◆ Stated problem
Using the data that follows, return exactly the lines from the one that contains "of the underside" through the one that contains "bpy.data.objects.remove(obj)", ends included.

>> Start Source material

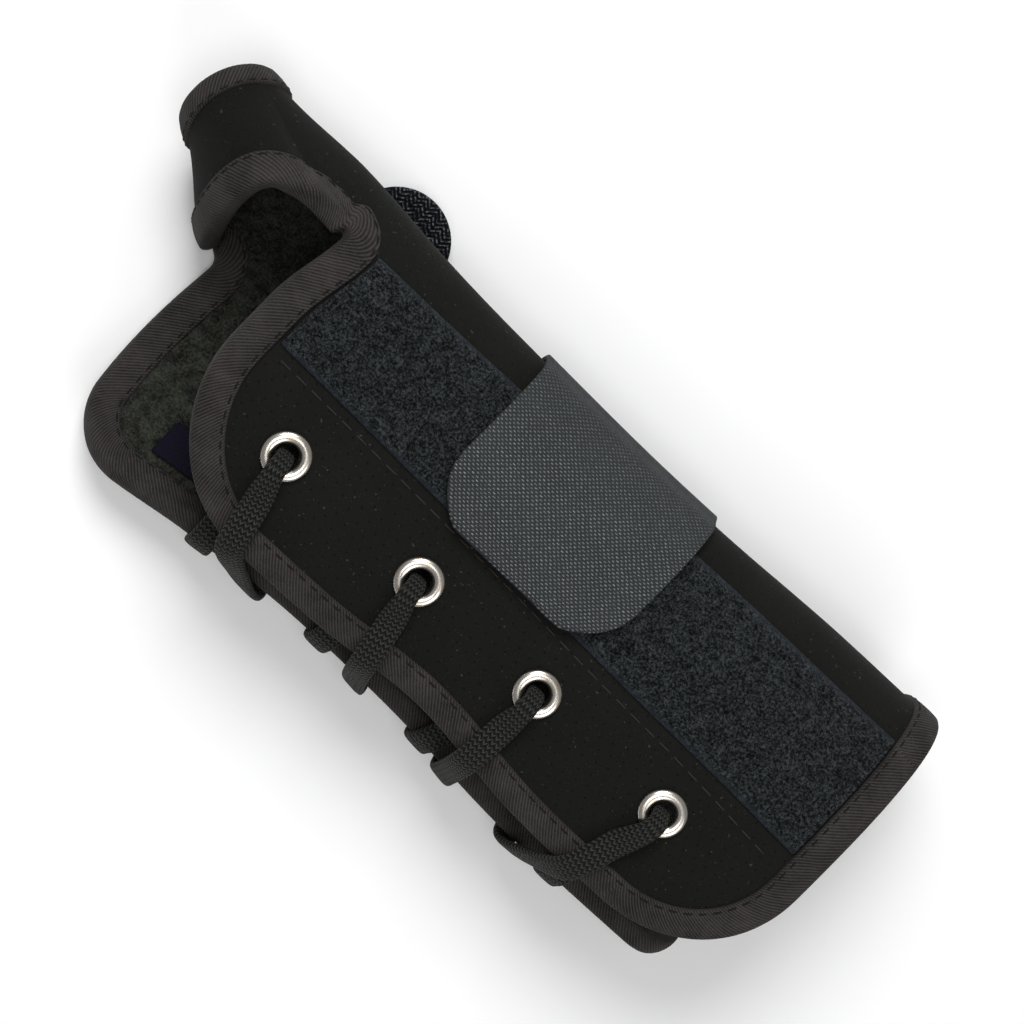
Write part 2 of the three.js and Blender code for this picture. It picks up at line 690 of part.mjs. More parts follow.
// The thumb strap: flat on the rear face, then straight out past the thumb side to a round end
function thumbStrap() {
  const x = thumbStrapAt * sleeveLength;
  const from = thumbStrapStart * sleeveWidth;
  const leave = 0.24 * sleeveWidth;
  const end = thumbStrapEnd * sleeveWidth;
  const low = gap + thumbStrapThickness / 2;
  const route = (at, y) => {
    if (y <= leave) return above(at, angleAt(at, y, -1), low);
    const last = above(at, angleAt(at, leave, -1), low);
    last.point.add(vector(0, y - leave, (y - leave) * thumbStrapRise));
    return last;
  };
  const upper = [];
  const lower = [];
  const quads = [];
  const rowCount = 9;
  const columnCount = 6;
  for (let i = 0; i <= rowCount; i += 1)
    for (let j = 0; j <= columnCount; j += 1) {
      const side = thumbStrapWidth * (j / columnCount - 0.5) * 0.999;
      const reach = end - cutBack(thumbStrapWidth / 2, thumbStrapWidth / 2 - Math.abs(side));
      const { point, normal } = route(x + side, lerp(from, reach, i / rowCount));
      upper.push(point.clone().addScaledVector(normal, thumbStrapThickness / 2));
      lower.push(point.clone().addScaledVector(normal, -thumbStrapThickness / 2));
      if (i < rowCount && j < columnCount) {
        const a = i * (columnCount + 1) + j;
        quads.push([a, a + 1, a + columnCount + 2, a + columnCount + 1]);
      }
    }
  return outward(thickened(upper, lower, quads));
}

// The patch of tape on the lining of the rear panel, near the hand
function liningPatch() {
  const at = (t) => lerp(liningTape.from, liningTape.to, t) * sleeveLength;
  const perDegree = (x) => arcLength(x, rearAngle, rearAngle + 20) / 20;
  return sheetOn(
    (t, w) => ({ x: at(t), angle: rearAngle + lerp(liningTape.near, liningTape.far, w) / perDegree(at(t)) }),
    -wall - gap - liningTapeThickness,
    -wall - gap,
    5,
    3,
  );
}

// An eyelet: a domed flange outside, a barrel through the wall and a thin flange inside
function eyelet(place) {
  const barrel = eyeletHole + eyeletBarrel;
  const back = eyeletRadius - 1;
  const profile = [
    [eyeletHole, -wall - 3 * gap],
    [back, -wall - 3 * gap],
    [back, -wall - 2 * gap],
    [barrel, -wall - 2 * gap],
    [barrel, gap],
    [eyeletRadius, gap],
    [eyeletRadius, gap + eyeletFlange * 0.5],
    [(eyeletRadius + barrel) / 2, gap + eyeletFlange],
    [barrel, gap + eyeletFlange * 0.8],
    [eyeletHole, gap + eyeletFlange * 0.2],
    [eyeletHole, -wall - 3 * gap],
  ].map(([r, y]) => new THREE.Vector2(r, y));
  return placedAlong(bare(mergeVertices(bare(new THREE.LatheGeometry(profile, 14)), 1e-4)), place);
}

// A flat lace along stations of point, facing and width
function ribbon(stations, samples) {
  const curve = new THREE.CatmullRomCurve3(stations.map((s) => s.point), false, "centripetal");
  let last = stations[0].facing.clone();
  const rings = [];
  for (let i = 0; i <= samples; i += 1) {
    const t = i / samples;
    const place = t * (stations.length - 1);
    const k = Math.min(Math.floor(place), stations.length - 2);
    const a = stations[k];
    const b = stations[k + 1];
    const facingB = b.facing.clone().multiplyScalar(Math.sign(a.facing.dot(b.facing)) || 1);
    const facing = a.facing.clone().lerp(facingB, place - k);
    const tangent = curve.getTangent(t);
    facing.addScaledVector(tangent, -facing.dot(tangent)).normalize();
    if (facing.dot(last) < 0) facing.negate();
    last = facing;
    const side = tangent.clone().cross(facing).normalize();
    const w = lerp(a.width, b.width, smooth(place - k)) / 2;
    const h = laceThickness / 2;
    const centre = curve.getPoint(t);
    const corner = (u, v) => centre.clone().addScaledVector(side, u * w).addScaledVector(facing, v * h);
    rings.push([corner(1, 0), corner(0.8, 1), corner(-0.8, 1), corner(-1, 0), corner(-0.8, -1), corner(0.8, -1)]);
  }
  return swept(rings, false);
}

// One lace loop: tab, rear face, over the rear edge, under the flap, up the eyelet, over the flap, back to the tab
const overSleeve = gap + laceThickness / 2 + 0.1;
const overTape = 2 * gap + tapeThickness + laceThickness / 2 + 0.15;
function laceLoop(row, place) {
  const at = (share) => share * sleeveLength;
  const low = tabAcross * sleeveWidth - tabWidth / 2;
  const edge = (x, height) => above(x, rearAngle, height);
  const level = (x, y) => {
    const angle = angleAt(x, y, -1);
    const spot = above(x, angle, overSleeve);
    return { point: spot.point, facing: spot.normal, width: laceWidth };
  };
  const onRear = (tabX, edgeX, share) => {
    const y = lerp(low - gap, -0.4 * sleeveWidth, share);
    return level(at(lerp(tabX, edgeX, 0.15 + 0.75 * share)), y);
  };
  const tabEnd = (tabX, edgeX) => ({
    point: vector(at(lerp(tabX, edgeX, 0.1)), low - gap, gap + laceThickness / 2 + 0.35),
    facing: vector(0, 0, 1),
    width: laceWidth * 0.8,
  });
  const rearOut = (x, degrees, height) => {
    const spot = above(x, rearAngle + degrees, height);
    return { point: spot.point, facing: spot.normal, width: laceWidth };
  };
  const up = place.normal;
  const aside = vector(0, 1, 0).addScaledVector(up, -up.y).normalize();
  const inHole = (height, width, shift) => ({
    point: place.point.clone().addScaledVector(up, height).addScaledVector(aside, shift),
    facing: aside.clone(),
    width,
  });
  const narrow = 4.2;
  const rearIn = at(row.underRear);
  const rearOver = at(row.overRear);
  const rim = edge(rearIn, -wall / 2).point;
  const rimUp = edge(rearIn, 0).normal.clone().cross(vector(1, 0, 0)).normalize();
  if (rimUp.z < 0) rimUp.negate();
  const inner = rim.clone().addScaledVector(rimUp, overTape + 1.1);
  const below = place.point.clone().addScaledVector(up, -wall - 3.6).addScaledVector(aside, -4.5);
  const half = inner.clone().lerp(below, 0.5).add(vector(0, 0, -1.2));
  const xf = at(row.overFlap);
  const onFlap = (share, height) => {
    const x = lerp(place.point.x, xf, share);
    const spot = above(x, lerp(angleAt(x, place.point.y), flapAngle, share), height);
    return { point: spot.point, facing: spot.normal, width: laceWidth };
  };
  const flapRim = onFlap(1, overTape);
  const rearTop = rearOut(rearOver, 2, overTape + 0.6);
  const between = flapRim.point.clone().lerp(rearTop.point, 0.5).add(vector(0, -1.2, 0));
  return ribbon(
    [
      tabEnd(row.tabIn, row.underRear),
      onRear(row.tabIn, row.underRear, 0.3),
      onRear(row.tabIn, row.underRear, 0.75),
      rearOut(lerp(at(row.tabIn), rearIn, 0.97), 15, overTape + 0.3),
      rearOut(rearIn, 4, overTape + 0.5),
      { point: inner, facing: rimUp, width: laceWidth },
      { point: half, facing: vector(0, 0.5, -1).normalize(), width: laceWidth },
      { point: below, facing: up.clone(), width: laceWidth * 0.9 },
      inHole(-wall - 1, narrow, -0.6),
      inHole(0.6, narrow, -0.7),
      { ...inHole(gap + eyeletFlange + laceThickness / 2 + 0.9, narrow * 1.1, -loopLean), facing: up.clone() },
      onFlap(0.45, overSleeve + 0.2),
      onFlap(0.72, overTape),
      flapRim,
      { point: between, facing: flapRim.facing.clone().add(rearTop.facing).normalize(), width: laceWidth },
      rearTop,
      rearOut(lerp(at(row.tabOut), rearOver, 0.97), 15, overTape + 0.3),
      onRear(row.tabOut, row.overRear, 0.75),
      onRear(row.tabOut, row.overRear, 0.3),
      tabEnd(row.tabOut, row.overRear),
    ],
    34,
  );
}

const group = new THREE.Group();
function put(name, geometry, color, roughness, metalness = 0) {
  const mesh = new THREE.Mesh(geometry, new THREE.MeshStandardMaterial({ color, roughness, metalness }));
  mesh.name = name;
  group.add(mesh);
}

// Two runs of edge tape share the sleeve's outline, with a small gap where they meet
const outline = [...everyRim.hand, ...everyRim.rearEdge, ...everyRim.forearm.slice(1), ...everyRim.flap];
const outlineFrames = rimFrames(outline, true);
const meet = 0.04;
function between(a, b, t) {
  return {
    point: a.point.clone().lerp(b.point, t),
    normal: a.normal.clone().lerp(b.normal, t).normalize(),
    inward: a.inward.clone().lerp(b.inward, t).normalize(),
    bend: lerp(a.bend, b.bend, t),
  };
}
function tapeRun(from, to) {
  const run = outlineFrames.slice(from, to + 1);
  run[0] = between(outlineFrames[from], outlineFrames[from + 1], meet);
  run[run.length - 1] = between(outlineFrames[to], outlineFrames[to - 1], meet);
  return swept(run.map((f) => tapeRing(f, 0)), false);
}

const suedeColor = 0x1a1a18;
const tapeColor = 0x2f2b29;
const pileColor = 0x14181c;
const strapColor = 0x33383d;
const thumbStrapColor = 0x10141c;
const laceColor = 0x1b1c1c;
const metalColor = 0xc9c3b8;
const liningTapeColor = 0x1c1b2b;

const handCount = everyRim.hand.length;
put("sleeve_shell", sleeveShell(), suedeColor, 0.9);
put("hand_opening_binding", trimmed(tapeRun(0, handCount), grown), tapeColor, 0.85);
put("panel_edge_binding", trimmed(tapeRun(handCount, outline.length - 1), grown), tapeColor, 0.85);
const tipTape = swept(rimFrames(everyRim.tipRing, true).map((f) => tapeRing(f, 0, tipTapeWidth)), true);
put("thumb_tip_binding", trimmed(tipTape, grown), tapeColor, 0.85);
put("pile_strip", pileStrip(), pileColor, 0.95);
put("wrist_strap", wristStrap(), strapColor, 0.75);
put("lace_tab", tab(), strapColor, 0.75);
put("thumb_strap", thumbStrap(), thumbStrapColor, 0.85);
put("lining_tape", liningPatch(), liningTapeColor, 0.95);
const keepOff = [
  toManifold(swept(outlineFrames.map((f) => tapeRing(f, gap)), true)),
  toManifold(tab(gap)),
  ...eyelets.map((place) => toManifold(eyelet(place))),
];
laceTable.forEach((row, i) => {
  put(`eyelet_${i + 1}`, eyelet(eyelets[i]), metalColor, 0.3, 0.9);
  put(`lace_loop_${i + 1}`, trimmed(laceLoop(row, eyelets[i]), ...keepOff), laceColor, 0.8);
});

// The origin is the middle of the underside
const box = new THREE.Box3().setFromObject(group);
const centre = box.getCenter(vector(0, 0, 0));
group.position.set(-centre.x, -centre.y, -box.min.z);

export default group;
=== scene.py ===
import math

import bpy
import numpy as np
from mathutils import Matrix, Vector
from mathutils.bvhtree import BVHTree


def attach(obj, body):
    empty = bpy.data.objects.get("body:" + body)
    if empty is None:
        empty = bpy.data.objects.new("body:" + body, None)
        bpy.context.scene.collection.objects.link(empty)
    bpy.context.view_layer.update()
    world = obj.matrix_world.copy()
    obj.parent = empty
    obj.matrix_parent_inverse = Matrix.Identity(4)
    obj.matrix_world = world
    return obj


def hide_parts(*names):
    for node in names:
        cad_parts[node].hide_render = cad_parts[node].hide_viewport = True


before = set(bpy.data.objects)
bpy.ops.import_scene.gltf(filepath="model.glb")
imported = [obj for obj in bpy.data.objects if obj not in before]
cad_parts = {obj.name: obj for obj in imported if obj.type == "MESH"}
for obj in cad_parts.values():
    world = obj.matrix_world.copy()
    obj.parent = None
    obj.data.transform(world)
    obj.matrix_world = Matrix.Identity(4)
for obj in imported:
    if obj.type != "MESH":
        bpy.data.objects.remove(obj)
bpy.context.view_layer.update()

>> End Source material

◆ Full solution
// The origin is the middle of the underside
const box = new THREE.Box3().setFromObject(group);
const centre = box.getCenter(vector(0, 0, 0));
group.position.set(-centre.x, -centre.y, -box.min.z);

export default group;
=== scene.py ===
import math

import bpy
import numpy as np
from mathutils import Matrix, Vector
from mathutils.bvhtree import BVHTree


def attach(obj, body):
    empty = bpy.data.objects.get("body:" + body)
    if empty is None:
        empty = bpy.data.objects.new("body:" + body, None)
        bpy.context.scene.collection.objects.link(empty)
    bpy.context.view_layer.update()
    world = obj.matrix_world.copy()
    obj.parent = empty
    obj.matrix_parent_inverse = Matrix.Identity(4)
    obj.matrix_world = world
    return obj


def hide_parts(*names):
    for node in names:
        cad_parts[node].hide_render = cad_parts[node].hide_viewport = True


before = set(bpy.data.objects)
bpy.ops.import_scene.gltf(filepath="model.glb")
imported = [obj for obj in bpy.data.objects if obj not in before]
cad_parts = {obj.name: obj for obj in imported if obj.type == "MESH"}
for obj in cad_parts.values():
    world = obj.matrix_world.copy()
    obj.parent = None
    obj.data.transform(world)
    obj.matrix_world = Matrix.Identity(4)
for obj in imported:
    if obj.type != "MESH":
        bpy.data.objects.remove(obj)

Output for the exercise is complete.